Azim Shariff, a psychologist at the University of British Columbia in Vancouver, finds this result interesting because it suggests that the survey really does reveal people’s moral preferences. “If you assume that places that have a lower level of income inequality have political policies that favor egalitarianism, this shows that the moral norms that support those policies are expressed in the way that people play these games.”
Potholes ahead?
Although autonomous vehicles aren’t yet for sale to the public, test versions are cruising through several US cities. By 2021, at least five manufacturers hope to have self-driving cars and trucks in wide use.
Bryant Walker Smith, a law professor at the University of South Carolina in Columbia, is sceptical that the Moral Machine survey will have any practical use. He says that the study is unrealistic because there are few instances in real life in which a vehicle would face a choice between striking two different types of people. “I might as well worry about how automated cars will deal with asteroid strikes,” Walker Smith says.

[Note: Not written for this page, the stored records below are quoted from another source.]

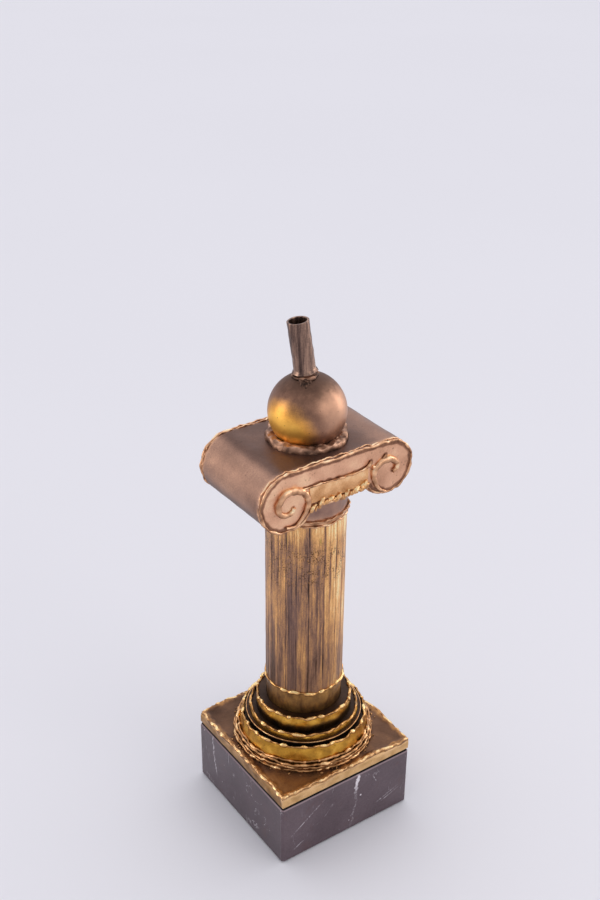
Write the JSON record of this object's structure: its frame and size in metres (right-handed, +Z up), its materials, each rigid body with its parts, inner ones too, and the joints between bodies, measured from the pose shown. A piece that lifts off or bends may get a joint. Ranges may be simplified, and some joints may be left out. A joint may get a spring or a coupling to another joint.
{
  "type": "display plinth",
  "caption": "Decorative display plinth: a fluted brass column with stepped bands and a scroll capital on a square stone block, topped by a ball with a leaning socket tube for a figure.",
  "frame": {"origin": "middle of the underside of the felt pad, on the surface that the plinth stands on", "axes": "+Z up along the column; -Y is the front, which one scrolled end of the capital faces; +X is to the right of it, along the capital's longer side"},
  "size_m": [0.1066, 0.1, 0.3425],
  "materials": {
    "brass": "patinated brown brass, satin",
    "melted_brass": "bright torch-melted brass bead, semi-gloss",
    "column_brass": "streaked gold and brown brass, satin",
    "ball_brass": "smooth gold-brown brass, satin",
    "marble": "polished dark stone with white veins",
    "felt": "black felt",
    "steel": "zinc-plated steel"
  },
  "bodies": {
    "root": {"back_bead_row": "melted_brass", "back_edge_bead": "melted_brass", "back_frieze": "brass", "back_frieze_line": "melted_brass", "back_plate": "brass", "back_scroll_left": "melted_brass", "back_scroll_right": "melted_brass", "ball": "ball_brass", "ball_collar": "ball_brass", "band_flange": "brass", "band_step_bead": "melted_brass", "column_pipe": "column_brass", "felt_pad": "felt", "figure_socket": "brass", "fixing_nut": "steel", "fixing_stud": "steel", "fixing_washer": "steel", "fluted_jacket": "column_brass", "foot_ring": "brass", "foot_ring_bead": "melted_brass", "front_bead_row": "melted_brass", "front_edge_bead": "melted_brass", "front_frieze": "brass", "front_frieze_line": "melted_brass", "front_plate": "brass", "front_scroll_left": "melted_brass", "front_scroll_right": "melted_brass", "jacket_foot_bead": "melted_brass", "lower_band": "brass", "lower_floor": "brass", "lower_rim_bead": "melted_brass", "marble_block": "marble", "middle_band": "brass", "middle_floor": "brass", "middle_rim_bead": "melted_brass", "neck_bead": "melted_brass", "neck_drum": "column_brass", "rolled_cover": "brass", "side_strip_back": "brass", "side_strip_front": "brass", "side_strip_left": "brass", "side_strip_right": "brass", "socket_bead_ring": "melted_brass", "soffit_sheet": "brass", "tray_boss": "brass", "tray_edge_bead": "melted_brass", "tray_sheet": "brass", "upper_band": "brass", "upper_floor": "brass", "upper_rim_bead": "melted_brass"}
  },
  "joints": []
}
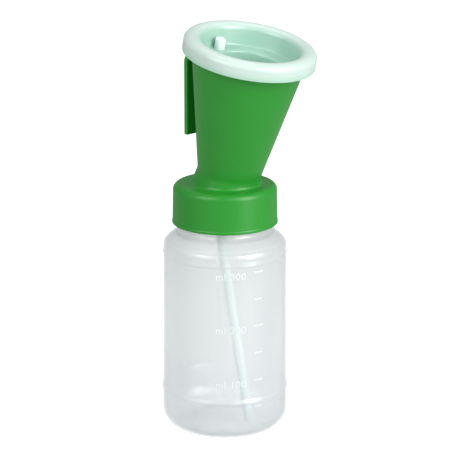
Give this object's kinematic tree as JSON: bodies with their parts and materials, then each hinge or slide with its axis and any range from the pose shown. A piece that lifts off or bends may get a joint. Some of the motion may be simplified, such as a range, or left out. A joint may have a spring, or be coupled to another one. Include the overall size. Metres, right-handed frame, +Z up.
{
  "type": "teat dip cup",
  "caption": "Leaning cone-shaped dip cup with a snap-in white liner and belt hook, screwed onto a round translucent squeeze bottle; a dip tube and delivery tube feed the cup.",
  "frame": {"origin": "centre of the bottle's foot ring, on the plane it stands on", "axes": "+Z up along the bottle's axis, +X the way the cup leans, -X the belt hook's side, Y across"},
  "size_m": [0.0844, 0.0682, 0.2153],
  "materials": {
    "bottle_ldpe": "satin, milky translucent",
    "green_pp": "satin",
    "liner_ldpe": "smooth, slightly translucent",
    "tube_pe": "satin",
    "seal_rubber": "matt"
  },
  "bodies": {
    "bottle": {"bottle": "bottle_ldpe"},
    "seal": {"neck_seal": "seal_rubber"},
    "head": {"cup_body": "green_pp", "delivery_tube": "tube_pe", "dip_tube": "tube_pe"},
    "liner": {"inner_cup": "liner_ldpe"}
  },
  "joints": [
    {"name": "cap_lift", "type": "slide", "parent": "bottle", "child": "seal", "axis": [0, 0, 1], "range_m": [0, 0.0081]},
    {"name": "cap_turn", "type": "hinge", "parent": "seal", "child": "head", "pos_m": [0, 0, 0.12], "axis": [0, 0, 1], "range_deg": [0, 720]},
    {"name": "liner_lift", "type": "slide", "parent": "head", "child": "liner", "axis": [0.2164, 0, 0.9763], "range_m": [0, 0.075]}
  ],
  "couplings": [
    {"joint": "cap_lift", "follows": "cap_turn", "m_per_rad": 0.00063662}
  ]
}
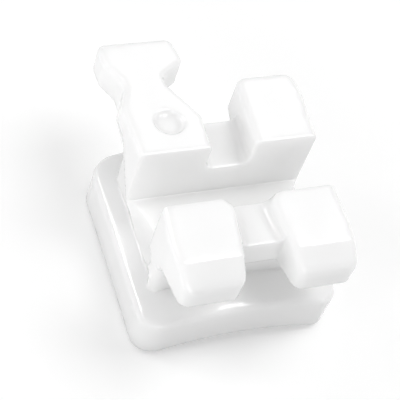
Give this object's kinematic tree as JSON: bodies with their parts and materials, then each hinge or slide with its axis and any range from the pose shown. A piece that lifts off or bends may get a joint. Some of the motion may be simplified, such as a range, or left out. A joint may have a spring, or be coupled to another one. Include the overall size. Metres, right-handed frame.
{
  "type": "orthodontic bracket",
  "caption": "Tie-wing orthodontic bracket of translucent ceramic, with an archwire slot, a hook on one wing and an arched bonding pad.",
  "frame": {"origin": "crown of the bonding pad's arched underside, under the middle of the slot", "axes": "+X along the archwire slot, +Y towards the hook, +Z out of the tooth towards the wing tops"},
  "size_m": [0.0036, 0.0051, 0.0027],
  "materials": {
    "ceramic": "polished translucent white ceramic"
  },
  "bodies": {
    "root": {"bracket": "ceramic"}
  },
  "joints": []
}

But the study’s authors say that their scenarios represent the minor moral judgements that human drivers make routinely — which can sometimes be fatal. A driver who veers away from cyclists riding on a curvy mountain road increases her chance of hitting an oncoming vehicle. If the number of driverless cars on the road increases, so too will the likelihood that they will be involved in such accidents.
Some car companies are listening. Barbara Wege, who heads a group focused on autonomous-vehicle ethics at Audi in Ingolstadt, Germany, says such studies are valuable. Wege argues that self-driving cars would cause fewer accidents, proportionally, than human drivers do each year — but that events involving robots might receive more attention.
Surveys such as the Moral Machine can help to begin public discussions about these inevitable accidents that might foster trust. “We need to come up with a social consensus,” she says, “about which risks we are willing to take.”